Bakken suggested the city make a contribution in the annual budget for 10 percent of the cost of a new mower, an estimated $1,200, in preparation the purchase of a replacement.

“As for facilities, there is a small storage shed in the northeast corner of the property and then there is the mausoleum on the southwest corner,” Hoffman noted.

According to the board, the cemetery averages $2,500 per year in revenue, but board members stated it does receive a few memorials to help with the cost of maintenance.

If the council determined the city would take over the cemetery, Hoffman shared there were certain ways to make it happen.
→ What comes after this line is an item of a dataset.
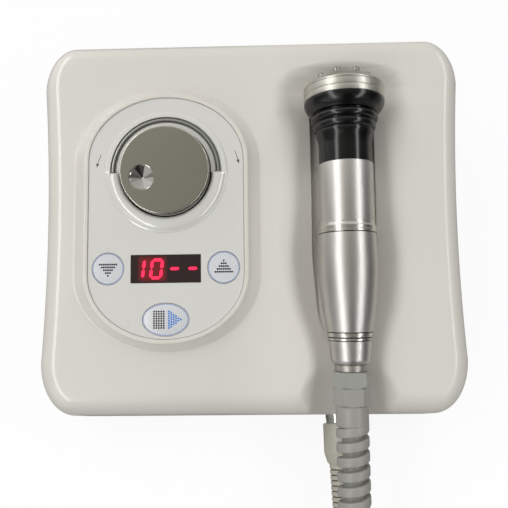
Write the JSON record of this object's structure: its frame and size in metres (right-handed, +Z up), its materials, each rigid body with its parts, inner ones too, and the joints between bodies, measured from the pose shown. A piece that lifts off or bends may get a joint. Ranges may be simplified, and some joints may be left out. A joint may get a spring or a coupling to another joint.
{
  "type": "facial toning device",
  "caption": "Desktop facial toning console with a sloping face, a press-and-turn dial, keys and a timer display, and a corded electrode handpiece lying in a scooped cradle.",
  "frame": {"origin": "bottom centre of the console, on the table under its feet, the cord and its plug left out", "axes": "+X to the right as the user faces the panel, +Y to the back where the power entry is, +Z up"},
  "size_m": [0.3044, 0.563, 0.1349],
  "materials": {
    "shell_white": "gloss, slightly warm white",
    "base_grey": "fine matt texture",
    "foot_rubber": "matt",
    "screw_steel": "plated",
    "overlay_white": "gloss label sheet",
    "ring_white": "high gloss",
    "arc_silver": "satin",
    "smoke_window": "dark smoked gloss",
    "led_black": "matt",
    "key_white": "gloss, faintly blue",
    "switch_black": "matt",
    "stem_brass": "plain",
    "dial_chrome": "mirror polish",
    "knob_white": "satin",
    "shaft_steel": "turned",
    "board_green": "solder mask",
    "ribbon_grey": "matt",
    "core_iron": "varnished laminations",
    "cap_blue": "printed sleeve",
    "sink_aluminium": "plain",
    "inlet_black": "fine matt",
    "rocker_red": "gloss",
    "fuse_glass": "clear with metal ends",
    "socket_chrome": "polished",
    "head_silver": "fine turned satin",
    "electrode_silver": "satin bright",
    "collar_black": "high gloss",
    "tube_silver": "satin with a fine grain",
    "ring_bright": "bright turned",
    "carrier_plastic": "plain",
    "seal_rubber": "matt",
    "gland_grey": "satin nylon",
    "plug_grey": "satin moulding",
    "pin_gold": "plated",
    "cord_grey": "satin sheath"
  },
  "bodies": {
    "console": {"upper_shell": "shell_white", "base_tray": "base_grey", "rubber_feet": "foot_rubber", "base_screws": "screw_steel", "panel_overlay": "overlay_white", "dial_ring": "ring_white", "level_arc": "arc_silver", "display_window": "smoke_window", "display_module": "led_black", "key_switches": "switch_black", "encoder_body": "switch_black", "control_board": "board_green", "board_screws": "screw_steel", "buzzer": "switch_black", "ribbon_cable": "ribbon_grey", "power_board": "board_green", "power_screws": "screw_steel", "transformer": "core_iron", "capacitors": "cap_blue", "heat_sink": "sink_aluminium", "mains_inlet": "inlet_black", "inlet_pins": "screw_steel", "inlet_screws": "screw_steel", "front_socket": "socket_chrome", "socket_nut": "screw_steel", "socket_insert": "switch_black", "plug_nose": "socket_chrome", "plug_pins": "pin_gold", "plug_body": "plug_grey", "cord_lead": "cord_grey", "cord_coil": "cord_grey", "cord_tail": "cord_grey"},
    "down_key": {"down_key": "key_white"},
    "up_key": {"up_key": "key_white"},
    "start_key": {"start_key": "key_white"},
    "down_stem": {"down_stem": "stem_brass"},
    "up_stem": {"up_stem": "stem_brass"},
    "start_stem": {"start_stem": "stem_brass"},
    "dial_spindle": {"encoder_rotor": "switch_black"},
    "dial": {"dial_cap": "dial_chrome", "dial_knob": "knob_white", "dial_shaft": "shaft_steel"},
    "dial_plunger": {"press_plunger": "stem_brass"},
    "handpiece": {"head_cap": "head_silver", "head_electrodes": "electrode_silver", "neck_collar": "collar_black", "front_tube": "tube_silver", "mid_ring": "ring_bright", "rear_barrel": "tube_silver", "tail_ring": "ring_bright", "tail_cap": "tube_silver", "core_carrier": "carrier_plastic", "handpiece_board": "board_green", "gland_washer": "seal_rubber", "gland_body": "gland_grey", "gland_seal": "seal_rubber", "gland_nut": "gland_grey"},
    "power_rocker": {"power_rocker": "rocker_red"},
    "fuse_drawer": {"fuse_drawer": "inlet_black", "fuse": "fuse_glass"}
  },
  "joints": [
    {"name": "dial_turn", "type": "hinge", "parent": "console", "child": "dial_spindle", "pos_m": [-0.0588, 0.03326, 0.08902], "axis": [0, 0.2079, -0.9781], "range_deg": [0, 218]},
    {"name": "dial_press", "type": "slide", "parent": "dial_spindle", "child": "dial", "axis": [0, 0.2079, -0.9781], "range_m": [0, 0.0008], "stiffness_N_per_m": 2000, "springref_m": -0.0016},
    {"name": "dial_plunger_slide", "type": "slide", "parent": "console", "child": "dial_plunger", "axis": [0, 0.2079, -0.9781], "range_m": [0, 0.0008]},
    {"name": "down_key_press", "type": "slide", "parent": "console", "child": "down_key", "axis": [0, 0.2079, -0.9781], "range_m": [0, 0.0005], "stiffness_N_per_m": 800, "springref_m": -0.001},
    {"name": "up_key_press", "type": "slide", "parent": "console", "child": "up_key", "axis": [0, 0.2079, -0.9781], "range_m": [0, 0.0005], "stiffness_N_per_m": 800, "springref_m": -0.001},
    {"name": "start_key_press", "type": "slide", "parent": "console", "child": "start_key", "axis": [0, 0.2079, -0.9781], "range_m": [0, 0.0005], "stiffness_N_per_m": 800, "springref_m": -0.001},
    {"name": "down_stem_slide", "type": "slide", "parent": "console", "child": "down_stem", "axis": [0, 0.2079, -0.9781], "range_m": [0, 0.0005]},
    {"name": "up_stem_slide", "type": "slide", "parent": "console", "child": "up_stem", "axis": [0, 0.2079, -0.9781], "range_m": [0, 0.0005]},
    {"name": "start_stem_slide", "type": "slide", "parent": "console", "child": "start_stem", "axis": [0, 0.2079, -0.9781], "range_m": [0, 0.0005]},
    {"name": "handpiece_lift", "type": "slide", "parent": "console", "child": "handpiece", "axis": [0, -0.2079, 0.9781], "range_m": [0, 0.07], "deforming": ["cord_lead"]},
    {"name": "rocker_tilt", "type": "hinge", "parent": "console", "child": "power_rocker", "pos_m": [-0.095, 0.1305, 0.0595], "axis": [0, 0, 1], "range_deg": [0, 14]},
    {"name": "fuse_drawer_slide", "type": "slide", "parent": "console", "child": "fuse_drawer", "axis": [0, 1, 0], "range_m": [0, 0.018]}
  ],
  "couplings": [
    {"joint": "dial_plunger_slide", "follows": "dial_press", "ratio": 1},
    {"joint": "down_stem_slide", "follows": "down_key_press", "ratio": 1},
    {"joint": "up_stem_slide", "follows": "up_key_press", "ratio": 1},
    {"joint": "start_stem_slide", "follows": "start_key_press", "ratio": 1}
  ]
}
“You could set an allocation and, if you wanted, you could create a cemetery committee or board to oversee it. You could set an allocation to that committee the way we do with other committees and they would most likely be reimbursing other city departments from that fund,” Hoffman explained. “I would say that if the council is interested in taking over the cemetery I think we need to start putting together a framework for how that would happen, both legally and how you would set up the cemetery board. I think the council would also want to have a conversation with the current cemetery board to gage their interest on serving on the board and to lay out the expectations of what the council envisions to do with the cemetery versus what the existing cemetery board envisions.”

Mayor Kurt Reicks suggested the city wait until later in the year to make the decision, so the city could work out the logistics and work it into next year's budget.
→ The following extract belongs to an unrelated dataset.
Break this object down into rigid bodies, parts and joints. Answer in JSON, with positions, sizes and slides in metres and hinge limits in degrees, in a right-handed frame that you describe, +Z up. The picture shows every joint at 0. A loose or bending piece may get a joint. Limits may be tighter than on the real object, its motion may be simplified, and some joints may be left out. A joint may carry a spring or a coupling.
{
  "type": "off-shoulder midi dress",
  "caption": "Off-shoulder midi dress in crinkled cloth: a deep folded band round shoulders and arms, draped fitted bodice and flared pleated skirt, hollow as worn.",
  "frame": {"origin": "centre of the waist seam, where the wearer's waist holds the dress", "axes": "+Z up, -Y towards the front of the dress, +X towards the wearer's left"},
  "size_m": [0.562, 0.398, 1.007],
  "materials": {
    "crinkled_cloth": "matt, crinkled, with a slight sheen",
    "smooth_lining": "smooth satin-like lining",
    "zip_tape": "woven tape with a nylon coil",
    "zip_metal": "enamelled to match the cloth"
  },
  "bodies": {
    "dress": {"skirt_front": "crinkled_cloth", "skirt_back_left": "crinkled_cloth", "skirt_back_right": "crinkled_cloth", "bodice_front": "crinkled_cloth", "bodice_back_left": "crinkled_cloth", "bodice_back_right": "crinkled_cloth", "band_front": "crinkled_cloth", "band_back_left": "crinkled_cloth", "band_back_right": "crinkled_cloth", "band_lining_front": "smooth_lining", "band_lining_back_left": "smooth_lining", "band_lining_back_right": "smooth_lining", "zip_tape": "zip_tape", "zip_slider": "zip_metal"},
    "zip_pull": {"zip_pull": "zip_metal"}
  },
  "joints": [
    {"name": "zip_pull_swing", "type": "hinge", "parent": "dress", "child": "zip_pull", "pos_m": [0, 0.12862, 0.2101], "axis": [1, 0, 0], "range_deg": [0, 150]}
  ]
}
“I believe the founding fathers of this community began that cemetery up there with the thought that it was going be the place where the deceased were going to be placed,” council member Robert Maust commented.

Council members agreed they would like city staff to begin lining up the details and gathering more information, so the council could make a decision later in the year.

“It is definitely a project we need to get involved with,” council member Holly Zuck concluded.

Street project

With concerns over increases in the interest rates, the council reviewed the possibility of moving up a street project to 2019.

City Engineer Brett Grabau prepared a tentative schedule for a 2019 street project.

“We would meet with city staff this spring or summer and come back to the council with our project areas. I think we all know the large project area, but I think there are a handful of smaller project areas throughout town that deserve some discussion, too. We would come back to the council with those project areas and scope out and authorize a feasibility report to price those items out,” Grabau explained.

A public hearing would then be held around August for assessments.

Then with authorizations for the plans and specifications the design phase could begin.

Project bidding would take place in February with the bid being awarded in March.

Construction would then begin in late April or early May and be completed by the end of October.

“The impact of a project this size at this time, we are looking at a tax levy increase per year of $150,000. So that would be a 17 percent levy increase. That is nothing to joke about...that is a huge increase. It would push us into what would be classified as a high debt per capita city and it would push our tax levy to about the highest in the county,” Hoffman stated. “My quick figuring indicated we would need a 50 percent increase in our water rates for residential and commercial customers and a 31 percent increase in our sewer rates.”

Hoffman noted some of this could be eased by spreading the levy increases over many years and getting the bond for 20 years instead of 15 years.

Council members agreed they would like to have Grabau, along with city staff, determine possible project areas. These will be presented later this spring so the council can decide if they want a feasibility study completed.

Other business

• The council approved the conversion of the city's street lights to LEDs. The switch is expected to have a significant savings, which could possibly repay the upfront costs in just over two years. The total project is estimated at $100,000, but with a donation from Preston Public Utilities for $35,000 in labor and equipment, $33,000 in rebates from SMMPA, the remaining cost to the city would be $34,000.

• A resolution decertifying the tax increment financing (TIF) district 5, the Country Trails Inn and Suites site, was approved.

• The next meeting will be held on Monday, March 5, at 6 p.m.